For I was an impulsive and wild youth, the elders in my tribe apprentice me to an ancient eladrin to control my emotion. Under his tutelage, I learnt their way of battle. Recently, my master sent me away to see the world with my eyes unclouded with hate and anger, and to test the skills i now bear with pride.
Words of arcane are my armor, and with a thought, I can call upon elemental power to coat my sword. Woe betide those who seek me harm!
Appearance - Wavy hair and blue eyes, Rondor stands fairly tall. He is of medium build but seems to be fit. He looks closer to human but mainly because his hair covers his ears and his other features arent particularly elven.
Background - The progeny of an Elven cleric mother and a Human woodsman father, Rondor was granted opportunity to see many things as he grew. He witnessed his mother and father fight side by side to save the forest where they lived. He saw how they both were willing to fight for the good of others and not for personal gain. He witnessed his only sister die...
Pelohir (my character):
Appearance - Rough and wiry, Pelohir is heavily calloused from his years in the wilderness. Of relatively average strength, his forehead and chin are marked with numerous tattoos, and he is wary to speak of their origins. At first glance, he appears dark and brooding, his hood casting a shadow over his features and, when cast aside, revealing long hair tied into a tight braid behind his head.
Background - Raised from birth by a roving band of hunters, Pelohir was left an orphan when a pack of kobolds one night stormed through his camp, ransacking and massacring everyone except for young Palohir who had managed to hide in the brush. Now decades have passed, and since then he has wandered the wilds hunting and foraging to survive, only venturing into towns for the most necessary of supplies. For countless nights Palohir has dreamed of the only image he recalls from that eventful night, that of a massive orc dripping in blood, rallying his kobold horde with the ruins of the camp in flames about him. Palohir yearns to find this orc one day and avenge his family and former companions, and consequently deeply distrusts any half-orc he meets in his travels. Never one to stay with a group for any long period, Palohir is quiet and aloof from any companions, but can be trusted to carry out anything he sets his mind to.
Appearance - Mostly simple clothing. He wears slightly flowing clothes, though not fullrobes, basic colours except a small medium length chain necklace that notuntil someone gets close can they see a detail of Melora.

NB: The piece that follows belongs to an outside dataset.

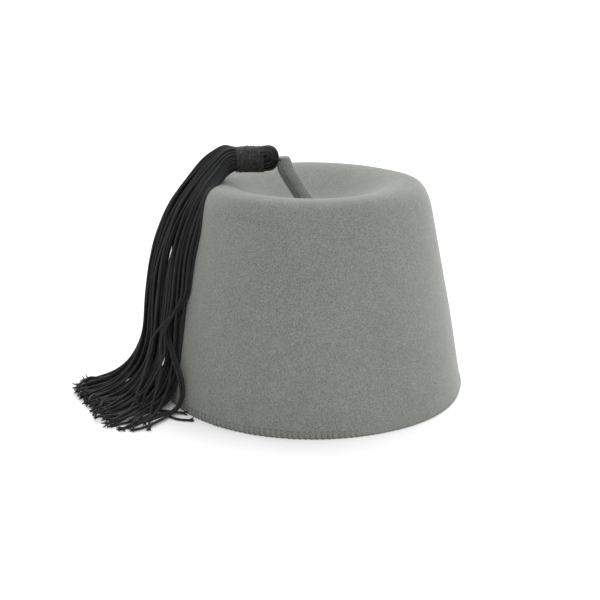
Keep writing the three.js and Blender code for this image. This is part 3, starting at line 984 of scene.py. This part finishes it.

Background - Moriven grew up not close to large cities, but in the country side. His father while a simple father his mother was a wizard. They were some 10 miles from the closest human village and they tended more to the nearby forest elves. At the age of 22 he went off against his mother's wishes to a mages order, by the name of Telrec. Not a very established order, but with his limited connections and resources it was the best he could afford. The classes were tiresome and boring too easily conquered, at times he left the order to visit any nearby community of elves or simply spend some time in some more serene distant pocket. Because of his lack of interest in study he wasn't considered to be advanced enough to learn the higher magics, and so he left the order at the age of 27. One bad habit however was picked upat the order and the elves were of little help as well, and that is his belittlement of smaller races, though slight it does come out in various occasions. Fellow humans sometimes even feel a little of this at times when he speaks of the virtue of Elven culture, and Elves conversely become a little confused and sometimes silently contemptible at his theories. Part of the problem is he speaks a little too proudly and thinks himself more charismatic than he is.
Appearance - Nomad is a burly looking Drow with a small goatee and long grey hair. He is a lean but well shaped elf but isn't very strong. His two main obvious features are his glowing violet eyes and his large tattoo like spellscar on his face and left arm. The spellscar is a birthmark and glows and bleeds slightly when he uses very powerful magic (like encounter and daily spells)
Background - Nomad was born with a large spell scar on his face and his family saw it as a bad omen and was left on the surface to die. He was found and adopted into a surface dwelling cult of warlocks. Because they tended to commit terrible atrocities they were eventually killed off by a group of adventurers. Nomad was still pretty young and was shown pity by the adventurers and was left to fend for himself. That act of kindness although he was still left alone in the wilderness made him turn away from evil. Now Nomad wanders the world in search of truth, his destiny, and a god/dess to worship.
He has no preference when it comes to gods. The last one he was supposed to have worshiped, Lolth, seemed to have betrayed him and left him to the wilderness which seems to have brought him more luck. So without worshiping a specific god he worships and gives thanks to neutral gods of nature.